Your task is to copy the material exactly.

------------------------------

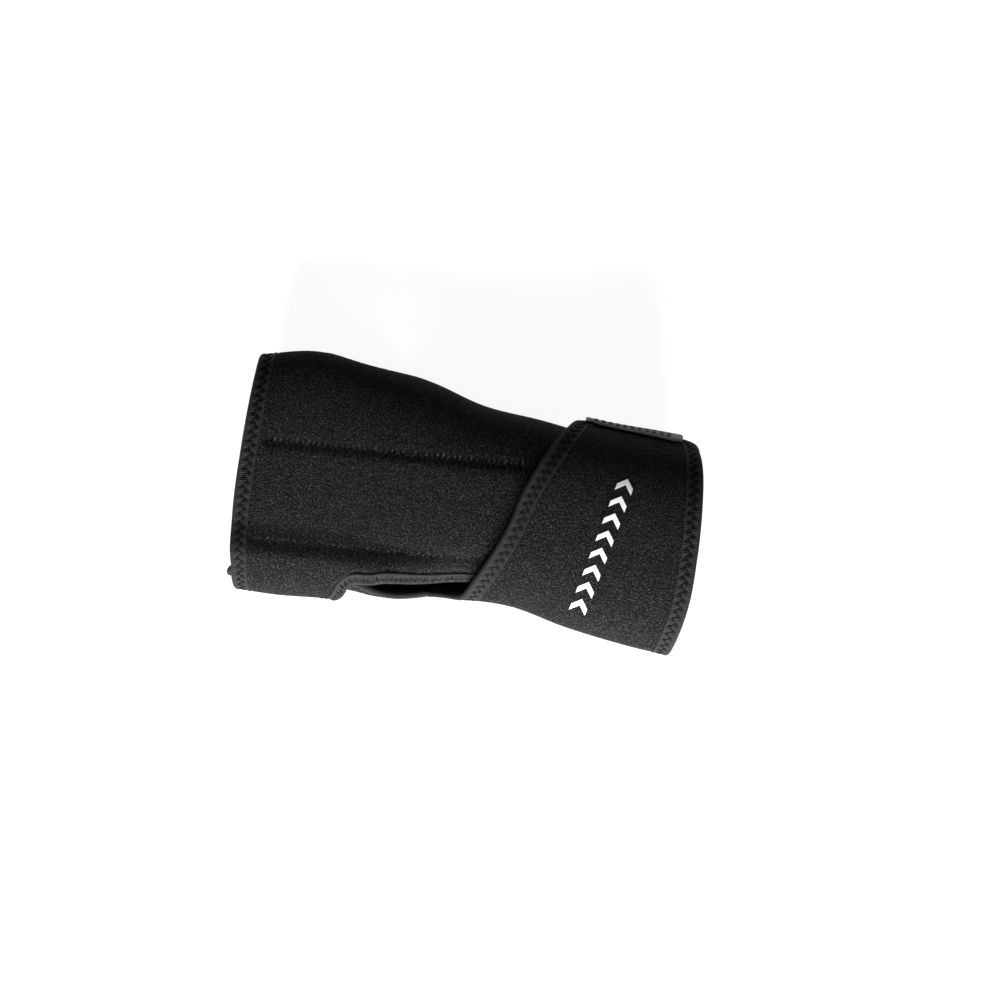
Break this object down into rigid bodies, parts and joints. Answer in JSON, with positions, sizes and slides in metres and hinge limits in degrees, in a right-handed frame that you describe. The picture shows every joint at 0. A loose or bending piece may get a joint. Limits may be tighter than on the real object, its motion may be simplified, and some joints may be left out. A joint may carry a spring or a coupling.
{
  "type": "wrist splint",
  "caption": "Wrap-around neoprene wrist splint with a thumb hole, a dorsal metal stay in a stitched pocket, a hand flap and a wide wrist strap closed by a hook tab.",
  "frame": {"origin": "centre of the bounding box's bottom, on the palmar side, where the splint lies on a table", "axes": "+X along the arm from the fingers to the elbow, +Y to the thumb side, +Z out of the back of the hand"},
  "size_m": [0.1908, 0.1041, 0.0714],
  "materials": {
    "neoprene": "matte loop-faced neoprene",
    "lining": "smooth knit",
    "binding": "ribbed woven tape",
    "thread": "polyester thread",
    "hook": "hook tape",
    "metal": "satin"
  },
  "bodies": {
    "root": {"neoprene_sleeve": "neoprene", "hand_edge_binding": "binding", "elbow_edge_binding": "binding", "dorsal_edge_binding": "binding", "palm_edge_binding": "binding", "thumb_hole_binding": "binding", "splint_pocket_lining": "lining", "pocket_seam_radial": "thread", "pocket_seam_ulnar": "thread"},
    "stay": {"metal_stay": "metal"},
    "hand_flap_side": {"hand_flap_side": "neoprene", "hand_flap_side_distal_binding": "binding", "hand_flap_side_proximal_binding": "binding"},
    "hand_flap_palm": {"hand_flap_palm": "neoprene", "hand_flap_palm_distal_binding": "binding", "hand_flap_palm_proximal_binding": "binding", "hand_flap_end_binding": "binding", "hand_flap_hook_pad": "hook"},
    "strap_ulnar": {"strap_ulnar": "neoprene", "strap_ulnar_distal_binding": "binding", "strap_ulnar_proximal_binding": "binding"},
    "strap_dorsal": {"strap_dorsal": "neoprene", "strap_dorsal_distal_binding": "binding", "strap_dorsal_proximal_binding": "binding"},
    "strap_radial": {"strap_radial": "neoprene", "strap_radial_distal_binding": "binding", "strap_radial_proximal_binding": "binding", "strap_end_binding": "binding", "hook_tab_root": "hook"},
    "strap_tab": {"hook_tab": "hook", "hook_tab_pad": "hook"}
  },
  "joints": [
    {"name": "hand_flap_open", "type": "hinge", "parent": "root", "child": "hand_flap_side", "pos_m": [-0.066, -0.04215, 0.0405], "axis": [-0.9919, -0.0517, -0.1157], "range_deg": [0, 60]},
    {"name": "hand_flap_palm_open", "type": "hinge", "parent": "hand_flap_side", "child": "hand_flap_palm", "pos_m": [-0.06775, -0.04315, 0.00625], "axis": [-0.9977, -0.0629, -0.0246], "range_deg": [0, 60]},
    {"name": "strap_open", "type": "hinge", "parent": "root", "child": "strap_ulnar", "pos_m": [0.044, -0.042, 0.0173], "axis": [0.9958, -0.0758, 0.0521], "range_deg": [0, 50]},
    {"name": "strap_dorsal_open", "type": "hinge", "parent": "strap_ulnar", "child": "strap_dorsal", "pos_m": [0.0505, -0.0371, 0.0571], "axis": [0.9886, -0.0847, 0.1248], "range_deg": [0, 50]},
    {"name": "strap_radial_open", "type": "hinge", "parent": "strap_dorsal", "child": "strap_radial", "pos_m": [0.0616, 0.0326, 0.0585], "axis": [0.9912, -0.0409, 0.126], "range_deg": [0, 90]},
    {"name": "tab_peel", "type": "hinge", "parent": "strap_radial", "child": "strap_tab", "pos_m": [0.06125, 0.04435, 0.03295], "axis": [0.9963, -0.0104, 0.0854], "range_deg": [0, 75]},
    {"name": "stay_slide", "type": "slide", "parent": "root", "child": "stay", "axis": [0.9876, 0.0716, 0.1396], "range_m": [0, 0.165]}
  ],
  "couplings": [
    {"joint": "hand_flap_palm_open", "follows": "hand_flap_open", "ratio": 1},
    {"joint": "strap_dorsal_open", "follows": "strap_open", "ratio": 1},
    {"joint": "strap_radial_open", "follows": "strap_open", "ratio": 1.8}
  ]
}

------------------------------

EXERCISE RESPONSE:
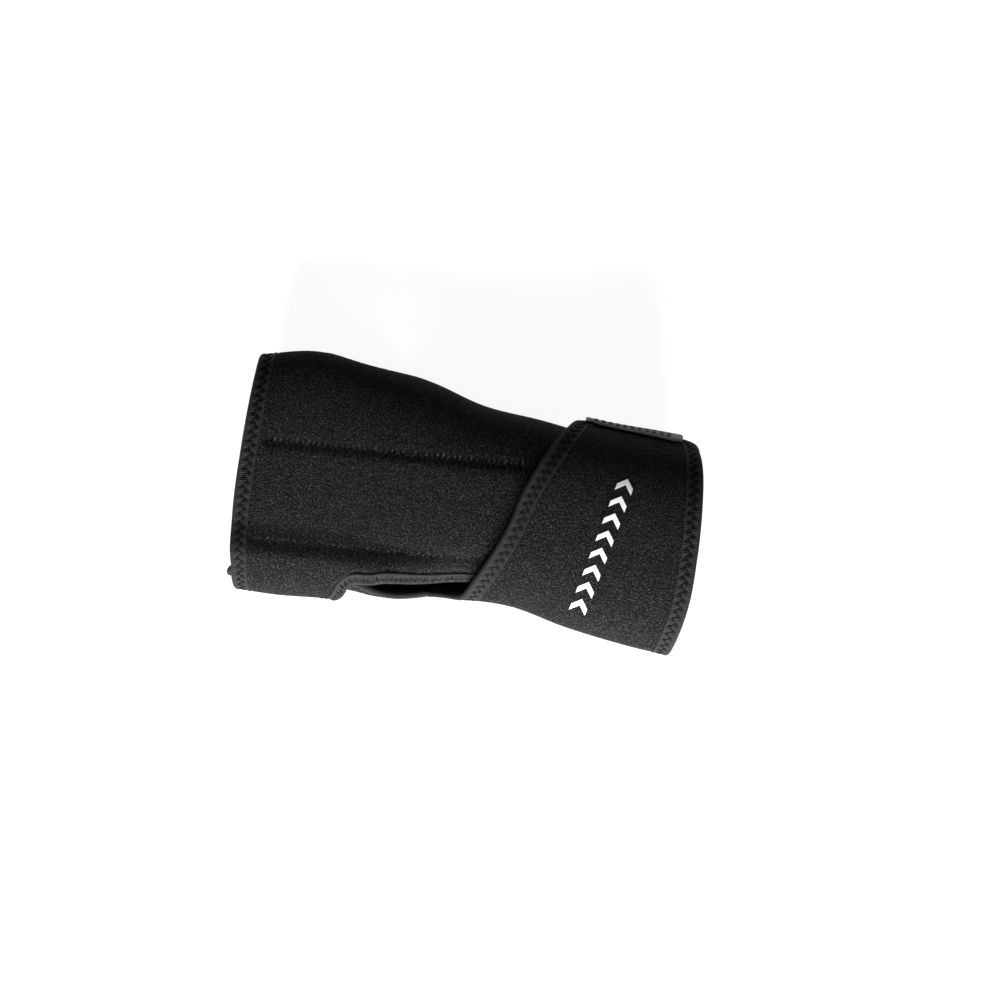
Break this object down into rigid bodies, parts and joints. Answer in JSON, with positions, sizes and slides in metres and hinge limits in degrees, in a right-handed frame that you describe. The picture shows every joint at 0. A loose or bending piece may get a joint. Limits may be tighter than on the real object, its motion may be simplified, and some joints may be left out. A joint may carry a spring or a coupling.
{
  "type": "wrist splint",
  "caption": "Wrap-around neoprene wrist splint with a thumb hole, a dorsal metal stay in a stitched pocket, a hand flap and a wide wrist strap closed by a hook tab.",
  "frame": {"origin": "centre of the bounding box's bottom, on the palmar side, where the splint lies on a table", "axes": "+X along the arm from the fingers to the elbow, +Y to the thumb side, +Z out of the back of the hand"},
  "size_m": [0.1908, 0.1041, 0.0714],
  "materials": {
    "neoprene": "matte loop-faced neoprene",
    "lining": "smooth knit",
    "binding": "ribbed woven tape",
    "thread": "polyester thread",
    "hook": "hook tape",
    "metal": "satin"
  },
  "bodies": {
    "root": {"neoprene_sleeve": "neoprene", "hand_edge_binding": "binding", "elbow_edge_binding": "binding", "dorsal_edge_binding": "binding", "palm_edge_binding": "binding", "thumb_hole_binding": "binding", "splint_pocket_lining": "lining", "pocket_seam_radial": "thread", "pocket_seam_ulnar": "thread"},
    "stay": {"metal_stay": "metal"},
    "hand_flap_side": {"hand_flap_side": "neoprene", "hand_flap_side_distal_binding": "binding", "hand_flap_side_proximal_binding": "binding"},
    "hand_flap_palm": {"hand_flap_palm": "neoprene", "hand_flap_palm_distal_binding": "binding", "hand_flap_palm_proximal_binding": "binding", "hand_flap_end_binding": "binding", "hand_flap_hook_pad": "hook"},
    "strap_ulnar": {"strap_ulnar": "neoprene", "strap_ulnar_distal_binding": "binding", "strap_ulnar_proximal_binding": "binding"},
    "strap_dorsal": {"strap_dorsal": "neoprene", "strap_dorsal_distal_binding": "binding", "strap_dorsal_proximal_binding": "binding"},
    "strap_radial": {"strap_radial": "neoprene", "strap_radial_distal_binding": "binding", "strap_radial_proximal_binding": "binding", "strap_end_binding": "binding", "hook_tab_root": "hook"},
    "strap_tab": {"hook_tab": "hook", "hook_tab_pad": "hook"}
  },
  "joints": [
    {"name": "hand_flap_open", "type": "hinge", "parent": "root", "child": "hand_flap_side", "pos_m": [-0.066, -0.04215, 0.0405], "axis": [-0.9919, -0.0517, -0.1157], "range_deg": [0, 60]},
    {"name": "hand_flap_palm_open", "type": "hinge", "parent": "hand_flap_side", "child": "hand_flap_palm", "pos_m": [-0.06775, -0.04315, 0.00625], "axis": [-0.9977, -0.0629, -0.0246], "range_deg": [0, 60]},
    {"name": "strap_open", "type": "hinge", "parent": "root", "child": "strap_ulnar", "pos_m": [0.044, -0.042, 0.0173], "axis": [0.9958, -0.0758, 0.0521], "range_deg": [0, 50]},
    {"name": "strap_dorsal_open", "type": "hinge", "parent": "strap_ulnar", "child": "strap_dorsal", "pos_m": [0.0505, -0.0371, 0.0571], "axis": [0.9886, -0.0847, 0.1248], "range_deg": [0, 50]},
    {"name": "strap_radial_open", "type": "hinge", "parent": "strap_dorsal", "child": "strap_radial", "pos_m": [0.0616, 0.0326, 0.0585], "axis": [0.9912, -0.0409, 0.126], "range_deg": [0, 90]},
    {"name": "tab_peel", "type": "hinge", "parent": "strap_radial", "child": "strap_tab", "pos_m": [0.06125, 0.04435, 0.03295], "axis": [0.9963, -0.0104, 0.0854], "range_deg": [0, 75]},
    {"name": "stay_slide", "type": "slide", "parent": "root", "child": "stay", "axis": [0.9876, 0.0716, 0.1396], "range_m": [0, 0.165]}
  ],
  "couplings": [
    {"joint": "hand_flap_palm_open", "follows": "hand_flap_open", "ratio": 1},
    {"joint": "strap_dorsal_open", "follows": "strap_open", "ratio": 1},
    {"joint": "strap_radial_open", "follows": "strap_open", "ratio": 1.8}
  ]
}